If Kentucky Representative Thomas Massie's bill becomes law, erasing the Department of Education, it will mean no federal apparatus to ensure equitable education of all students from state to state or district to district, leaving distribution of federal funds up in the air. Vital research and record keeping about the nation's 100,000-plus school districts will likely cease, and it's unclear which federal entity would coordinate the education of Native Alaskans, Hawaiians, and American Indians with whom the federal government has treaties.
The elimination of the U.S. Department of Education would be a fast famine favored by many anti-government electeds (Oh, irony), as opposed to slow starvation through budget cuts and unravelling federal protections. States would likely face a dire situation regardless; the stick of incessant testing (i.e., constant data collection) as a means to extract compliance with the federal Every Student Succeeds Act (ESSA) would be vastly reduced even as the carrot of federal funding shrinks to nothing.

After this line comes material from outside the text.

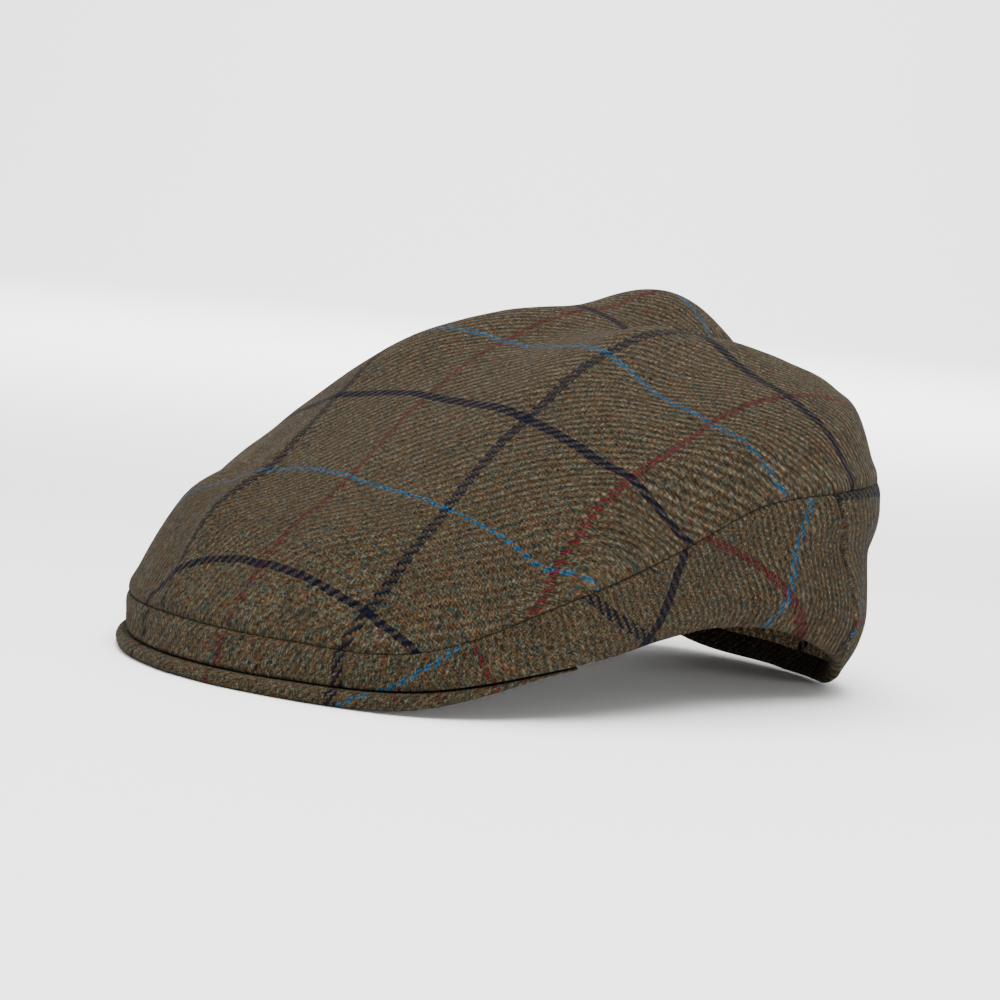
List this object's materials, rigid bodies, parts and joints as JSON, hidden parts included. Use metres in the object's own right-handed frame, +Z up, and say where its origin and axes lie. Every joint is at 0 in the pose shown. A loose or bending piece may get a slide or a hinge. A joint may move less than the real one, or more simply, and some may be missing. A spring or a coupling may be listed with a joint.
{
  "type": "flat cap",
  "caption": "Soft tweed flat cap with a broad crown panel, a side band, a short stiff peak and a turned-in hem, open below for the head.",
  "frame": {"origin": "middle of the cap's bounding box in plan, at the surface that it rests on", "axes": "+Z up, the peak points to -Y, the wearer's left is +X"},
  "size_m": [0.208, 0.2606, 0.1298],
  "materials": {
    "tweed": "woollen twill",
    "tweed_inside": "woollen twill, turned in"
  },
  "bodies": {
    "root": {"top_panel": "tweed", "band_front": "tweed", "band_back": "tweed", "inner_facing": "tweed_inside", "peak": "tweed"}
  },
  "joints": []
}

(Studies show most states have not recovered to pre-Great Recession levels, and that includes spending on education from state revenue sources. States still need federal funding.) If there's no U.S. Department of Education, why, then, would anyone comply with ESSA? Or the Individuals with Disabilities Act (IDEA)? In the face of a huge fiscal cliff with the mechanism for disbursement of federal Title I education funds unclear, testing would be but a minor concern, but then so, potentially, would be the rights of disabled children to a free appropriate education.
What local education agencies could do given the utter chaos of what Congressman Massie proposes is both mildly encouraging (ignore incessant data collection) and mostly terrifying (ignore IDEA) to contemplate. That we have an anti-intellectual majority in Congress and an administration that devalues education, equity, opportunity, and learnedness is already appallingly clear. No one in the GOP majority is poised to shut down terrible policy ideas or to propose proven, evidence-based policies instead.